There are those who indite elegant notes to comparative strangers, but, probably upon the principle that familiarity breeds or should breed contempt, send the most villanous scrawls to their intimate friends and those of their own household. They are akin to the numerous wives, who, reserving not only silks and satins, but neatness and courtesy, for company, are always in dishabille in their husbands' houses.

Pericles, according to Walter Savage Landor, once wrote to Aspasia as follows:—

"We should accustom ourselves to think always with propriety in little things as well as in great, and neither be too solicitous of our dress in the parlor nor negligent because we are at home. I think it as improper and indecorous to write a stupid or silly letter to you, as one in a bad hand or upon coarse paper. Familiarity ought to have another and a worse name, when it relaxes in its efforts to please."

The London Pericles, the Athenian gentleman,—and there are a few such as he still extant,—writes to his nearest and dearest friend none but the best letters. It appears to him as ill-bred to say stupid or silly things to her, as to say what he does say clownishly. He cannot conceive of doing what is so frequently done now-a-days. He brings as much of Pericles to the composition of a letter as to the preparation of a speech. We may feel sure, that, unless he acted counter to his own maxims, he never wrote a line more or a line less than he felt an impulse to write, and that he had no "regular correspondents."

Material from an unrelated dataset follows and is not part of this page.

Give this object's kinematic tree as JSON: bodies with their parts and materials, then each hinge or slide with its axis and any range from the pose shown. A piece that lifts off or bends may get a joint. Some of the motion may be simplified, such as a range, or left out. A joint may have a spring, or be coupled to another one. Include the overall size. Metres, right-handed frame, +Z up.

It is not every one that can write such letters as are in that delightful book of Walter Savage Landor, or as charmed the friends of Charles Lamb, the poet Gray, and a few famous women, first, and the world afterwards. It is not every one who can, with the utmost and wisest painstaking, produce a thoroughly excellent letter. The power to do that is original and not to be acquired. The charm of it will not, cannot, disclose its secret. Like the charm of the finest manners, of the best conversation, of an exquisite style, of an admirable character, it is felt rather than perceived. But every person, who will be simply true to his or her nature, can write a letter that will be very welcome to a friend, because it will be expressive of the character which that friend esteems and loves. The bunch of flowers, hastily put together by her who gathered them, speaks as plainly of affection, although not in so delicate tones, as the most tastefully-arranged bouquet. But who desires to be presented with a nosegay of artificial flowers? Who can abide dead blossoms or violent discords of color? Freshness, sweetness, and an approach to harmony, that shall bring to mind the living, growing plants, and the bountiful Nature from whose embrace flowers are born, the acceptable gift must have.